Dataset excerpts:
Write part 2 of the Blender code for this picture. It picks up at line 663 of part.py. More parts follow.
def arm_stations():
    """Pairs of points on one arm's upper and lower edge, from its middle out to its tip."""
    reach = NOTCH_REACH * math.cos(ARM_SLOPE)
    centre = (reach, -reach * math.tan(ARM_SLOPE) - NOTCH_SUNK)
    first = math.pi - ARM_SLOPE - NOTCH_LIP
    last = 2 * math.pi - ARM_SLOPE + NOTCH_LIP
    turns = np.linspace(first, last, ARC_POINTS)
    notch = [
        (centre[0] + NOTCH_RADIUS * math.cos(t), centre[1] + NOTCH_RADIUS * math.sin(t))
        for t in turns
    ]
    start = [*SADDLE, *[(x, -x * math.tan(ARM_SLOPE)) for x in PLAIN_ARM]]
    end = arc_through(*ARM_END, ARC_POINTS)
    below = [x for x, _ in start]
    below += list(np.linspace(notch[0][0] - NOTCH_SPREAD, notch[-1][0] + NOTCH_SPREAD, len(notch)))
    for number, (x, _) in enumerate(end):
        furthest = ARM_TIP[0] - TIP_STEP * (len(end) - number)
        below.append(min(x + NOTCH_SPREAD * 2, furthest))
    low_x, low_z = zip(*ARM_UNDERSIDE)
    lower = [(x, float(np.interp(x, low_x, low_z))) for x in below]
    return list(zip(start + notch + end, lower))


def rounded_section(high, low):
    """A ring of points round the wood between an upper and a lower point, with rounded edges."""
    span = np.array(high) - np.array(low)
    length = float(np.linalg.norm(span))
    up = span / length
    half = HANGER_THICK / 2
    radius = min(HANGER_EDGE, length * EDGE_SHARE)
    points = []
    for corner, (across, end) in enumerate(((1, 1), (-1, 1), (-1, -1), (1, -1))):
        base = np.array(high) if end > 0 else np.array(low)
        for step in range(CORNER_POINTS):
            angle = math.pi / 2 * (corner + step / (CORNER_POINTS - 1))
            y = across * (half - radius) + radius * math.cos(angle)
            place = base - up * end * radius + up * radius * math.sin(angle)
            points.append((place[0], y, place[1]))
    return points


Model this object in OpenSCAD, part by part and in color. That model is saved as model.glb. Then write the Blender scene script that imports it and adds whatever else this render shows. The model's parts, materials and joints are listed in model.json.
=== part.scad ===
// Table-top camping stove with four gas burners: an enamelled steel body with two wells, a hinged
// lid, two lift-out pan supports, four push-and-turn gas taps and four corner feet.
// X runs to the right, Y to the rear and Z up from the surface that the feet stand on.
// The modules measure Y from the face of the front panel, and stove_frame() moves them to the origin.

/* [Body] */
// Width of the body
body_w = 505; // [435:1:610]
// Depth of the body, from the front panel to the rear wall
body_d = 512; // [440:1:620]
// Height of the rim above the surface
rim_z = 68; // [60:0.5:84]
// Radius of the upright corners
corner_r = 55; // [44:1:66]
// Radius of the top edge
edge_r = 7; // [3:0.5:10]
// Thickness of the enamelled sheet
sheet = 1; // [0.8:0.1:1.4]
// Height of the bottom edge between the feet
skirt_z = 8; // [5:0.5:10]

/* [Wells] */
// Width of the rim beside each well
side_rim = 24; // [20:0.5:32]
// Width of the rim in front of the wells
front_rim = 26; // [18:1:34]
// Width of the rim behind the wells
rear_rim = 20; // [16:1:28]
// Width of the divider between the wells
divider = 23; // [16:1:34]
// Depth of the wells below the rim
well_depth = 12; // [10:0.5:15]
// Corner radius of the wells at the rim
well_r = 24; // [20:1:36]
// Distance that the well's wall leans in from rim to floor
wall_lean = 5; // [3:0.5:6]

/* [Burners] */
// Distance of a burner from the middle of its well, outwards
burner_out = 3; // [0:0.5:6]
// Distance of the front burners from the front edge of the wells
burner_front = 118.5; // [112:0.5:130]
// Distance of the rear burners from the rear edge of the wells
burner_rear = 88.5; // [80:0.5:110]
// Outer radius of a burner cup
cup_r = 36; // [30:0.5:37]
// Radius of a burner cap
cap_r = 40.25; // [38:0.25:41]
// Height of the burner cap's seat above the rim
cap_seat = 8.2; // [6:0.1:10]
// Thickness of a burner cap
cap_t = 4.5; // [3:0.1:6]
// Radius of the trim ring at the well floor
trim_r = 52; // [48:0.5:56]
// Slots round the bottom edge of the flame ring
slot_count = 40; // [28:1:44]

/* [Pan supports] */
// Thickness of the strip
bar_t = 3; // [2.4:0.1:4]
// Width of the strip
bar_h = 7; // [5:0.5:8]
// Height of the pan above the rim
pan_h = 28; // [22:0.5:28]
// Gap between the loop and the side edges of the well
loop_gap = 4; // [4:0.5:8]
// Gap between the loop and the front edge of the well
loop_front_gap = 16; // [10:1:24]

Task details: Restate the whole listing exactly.

Finished task:
Write part 2 of the Blender code for this picture. It picks up at line 663 of part.py. More parts follow.
def arm_stations():
    """Pairs of points on one arm's upper and lower edge, from its middle out to its tip."""
    reach = NOTCH_REACH * math.cos(ARM_SLOPE)
    centre = (reach, -reach * math.tan(ARM_SLOPE) - NOTCH_SUNK)
    first = math.pi - ARM_SLOPE - NOTCH_LIP
    last = 2 * math.pi - ARM_SLOPE + NOTCH_LIP
    turns = np.linspace(first, last, ARC_POINTS)
    notch = [
        (centre[0] + NOTCH_RADIUS * math.cos(t), centre[1] + NOTCH_RADIUS * math.sin(t))
        for t in turns
    ]
    start = [*SADDLE, *[(x, -x * math.tan(ARM_SLOPE)) for x in PLAIN_ARM]]
    end = arc_through(*ARM_END, ARC_POINTS)
    below = [x for x, _ in start]
    below += list(np.linspace(notch[0][0] - NOTCH_SPREAD, notch[-1][0] + NOTCH_SPREAD, len(notch)))
    for number, (x, _) in enumerate(end):
        furthest = ARM_TIP[0] - TIP_STEP * (len(end) - number)
        below.append(min(x + NOTCH_SPREAD * 2, furthest))
    low_x, low_z = zip(*ARM_UNDERSIDE)
    lower = [(x, float(np.interp(x, low_x, low_z))) for x in below]
    return list(zip(start + notch + end, lower))


def rounded_section(high, low):
    """A ring of points round the wood between an upper and a lower point, with rounded edges."""
    span = np.array(high) - np.array(low)
    length = float(np.linalg.norm(span))
    up = span / length
    half = HANGER_THICK / 2
    radius = min(HANGER_EDGE, length * EDGE_SHARE)
    points = []
    for corner, (across, end) in enumerate(((1, 1), (-1, 1), (-1, -1), (1, -1))):
        base = np.array(high) if end > 0 else np.array(low)
        for step in range(CORNER_POINTS):
            angle = math.pi / 2 * (corner + step / (CORNER_POINTS - 1))
            y = across * (half - radius) + radius * math.cos(angle)
            place = base - up * end * radius + up * radius * math.sin(angle)
            points.append((place[0], y, place[1]))
    return points


Model this object in OpenSCAD, part by part and in color. That model is saved as model.glb. Then write the Blender scene script that imports it and adds whatever else this render shows. The model's parts, materials and joints are listed in model.json.
=== part.scad ===
// Table-top camping stove with four gas burners: an enamelled steel body with two wells, a hinged
// lid, two lift-out pan supports, four push-and-turn gas taps and four corner feet.
// X runs to the right, Y to the rear and Z up from the surface that the feet stand on.
// The modules measure Y from the face of the front panel, and stove_frame() moves them to the origin.

/* [Body] */
// Width of the body
body_w = 505; // [435:1:610]
// Depth of the body, from the front panel to the rear wall
body_d = 512; // [440:1:620]
// Height of the rim above the surface
rim_z = 68; // [60:0.5:84]
// Radius of the upright corners
corner_r = 55; // [44:1:66]
// Radius of the top edge
edge_r = 7; // [3:0.5:10]
// Thickness of the enamelled sheet
sheet = 1; // [0.8:0.1:1.4]
// Height of the bottom edge between the feet
skirt_z = 8; // [5:0.5:10]

/* [Wells] */
// Width of the rim beside each well
side_rim = 24; // [20:0.5:32]
// Width of the rim in front of the wells
front_rim = 26; // [18:1:34]
// Width of the rim behind the wells
rear_rim = 20; // [16:1:28]
// Width of the divider between the wells
divider = 23; // [16:1:34]
// Depth of the wells below the rim
well_depth = 12; // [10:0.5:15]
// Corner radius of the wells at the rim
well_r = 24; // [20:1:36]
// Distance that the well's wall leans in from rim to floor
wall_lean = 5; // [3:0.5:6]

/* [Burners] */
// Distance of a burner from the middle of its well, outwards
burner_out = 3; // [0:0.5:6]
// Distance of the front burners from the front edge of the wells
burner_front = 118.5; // [112:0.5:130]
// Distance of the rear burners from the rear edge of the wells
burner_rear = 88.5; // [80:0.5:110]
// Outer radius of a burner cup
cup_r = 36; // [30:0.5:37]
// Radius of a burner cap
cap_r = 40.25; // [38:0.25:41]
// Height of the burner cap's seat above the rim
cap_seat = 8.2; // [6:0.1:10]
// Thickness of a burner cap
cap_t = 4.5; // [3:0.1:6]
// Radius of the trim ring at the well floor
trim_r = 52; // [48:0.5:56]
// Slots round the bottom edge of the flame ring
slot_count = 40; // [28:1:44]

/* [Pan supports] */
// Thickness of the strip
bar_t = 3; // [2.4:0.1:4]
// Width of the strip
bar_h = 7; // [5:0.5:8]
// Height of the pan above the rim
pan_h = 28; // [22:0.5:28]
// Gap between the loop and the side edges of the well
loop_gap = 4; // [4:0.5:8]
// Gap between the loop and the front edge of the well
loop_front_gap = 16; // [10:1:24]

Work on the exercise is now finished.